In a social media post, Lowe defended his claim:
“If I moved to Japan, and lived there for decades — speaking the language, integrating into society, contributing to the economy — would I be ethnically Japanese? No. I would not. I would never pretend to be. Nor would that apply to India, Thailand, Mexico, Denmark, or anywhere else. So why is England different?”
It’s a reasonable question, and the answer most people would give privately is the same one Lowe gives publicly: it isn’t different. Ethnicity and citizenship are distinct things. A person can be a fully legitimate citizen of a country without sharing the ancestral lineage historically associated with its founding people. That’s not a radical position. It’s just accurate. Conflating the two doesn’t make anyone more inclusive; it just makes the conversation more dishonest.
The distinction, notably, isn’t even a modern one. The Apostle Paul was a Roman citizen — born in a Roman city, on Roman soil — but nobody, least of all Paul himself, considered him ethnically Roman. He identified openly with his heritage: a Benjaminite, from Israel (Phil. 3:5; Rom. 11:1; Acts 22:3). Citizenship granted him legal standing. It couldn’t rewrite his lineage. That’s still true today, whatever the passport says.
Lowe continued:
“English ethnicity exists — it’s the only sodding data point that the Government collects on anything. Of course someone who is not of that ethnicity can be British, obviously. But it equally does not mean that the English ethnicity is imaginary. Those two things can be true at the same time.”
The frustration in that phrasing is understandable. These aren’t logically incompatible ideas. Most people hold them simultaneously without any difficulty. The insistence that acknowledging English ethnicity must be racist — that it cannot simply be descriptive — is itself a form of intellectual bad faith.

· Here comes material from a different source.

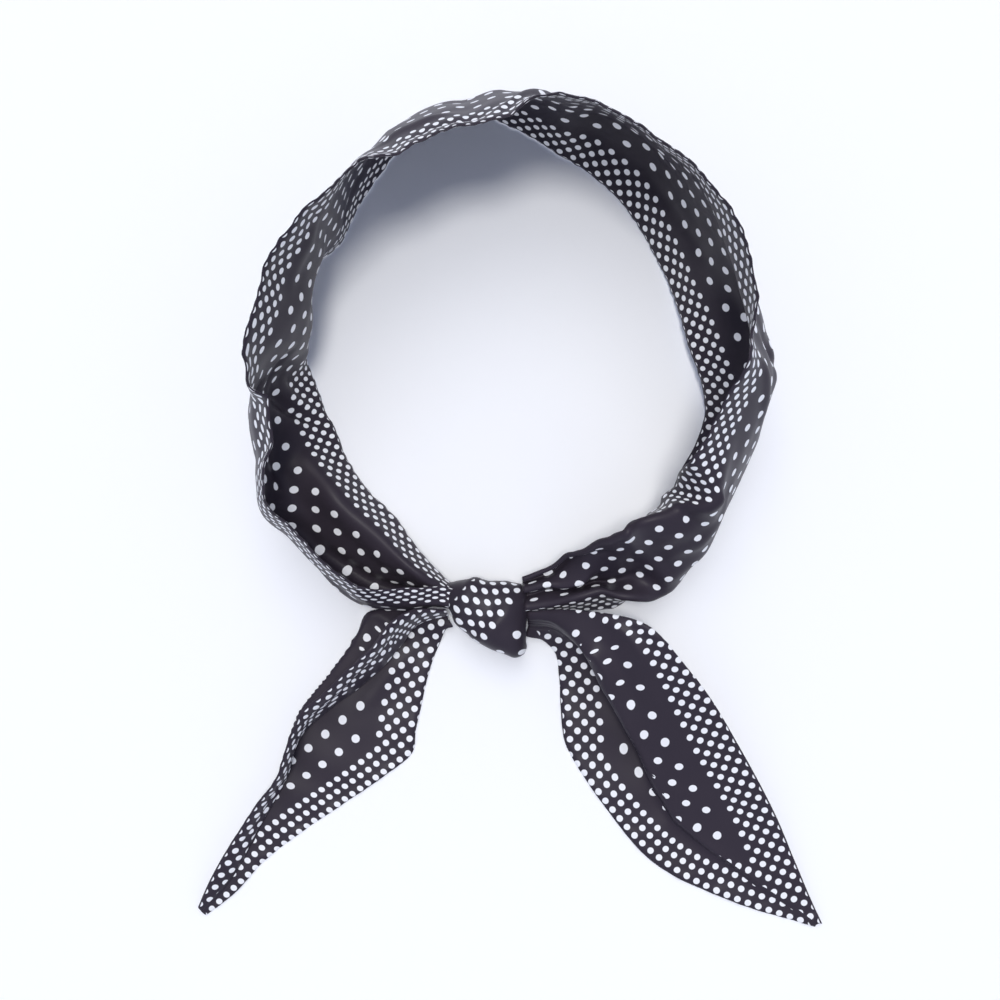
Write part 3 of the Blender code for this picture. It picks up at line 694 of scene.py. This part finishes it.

What’s happening to the word “English” is worth examining more carefully, because it’s not an accident.
Over the past few decades, the term has been stretched so broadly that it now functions as little more than a geographical marker, applicable to anyone currently residing in England, regardless of ancestry, culture, or connection. The native whose family has been there for a thousand years is “English” in exactly the same sense as someone who arrived eighteen months ago. The word no longer carries ethnic content, because it’s been deliberately emptied of it.
The curious thing is how selective this process is. Nobody is doing this to Japan. Nobody argues that a child of British missionaries born in Tokyo is thereby Japanese, or that insisting otherwise is bigotry. The concept of ancestry still does real work in most of the world’s cultural conversations — everywhere, it seems, except the West. Here, to acknowledge that Englishness has a heritage, a lineage, and a continuity is increasingly treated not as a statement of fact but as a declaration of hostility and “xenophobia.”
There’s a cost to this kind of linguistic erosion. When a word is broadened to describe everyone in general, it ends up describing no one in particular. “English” has, in certain official and media contexts, drifted toward exactly that. Today, it is a label stripped of specificity, available to anyone who fills in the right form. And when a people can no longer collectively name themselves without being accused of supremacism, it is a form of ethnic erasure. They’re not just losing vocabulary, but the ability to speak honestly and openly about their own past, present, and future.
This is what Lowe is pushing back against. The deliberate conflation of citizenship with ethnicity, and the social punishment awaiting anyone who notices the difference.
However, the reaction to Restore Britain has already revealed something. There is a significant portion of the public that is exhausted by the performance of outrage that greets any public discussion of national identity. They’ve watched their concerns dismissed, sidelined, and demonised for long enough.
Lowe’s willingness to say ordinary and obvious things without flinching is what makes him so threatening to those who’ve spent years making ordinary and obvious things unsayable. The anger directed at him isn’t really about what he’s said. It’s about what it means if people start listening — and they already are.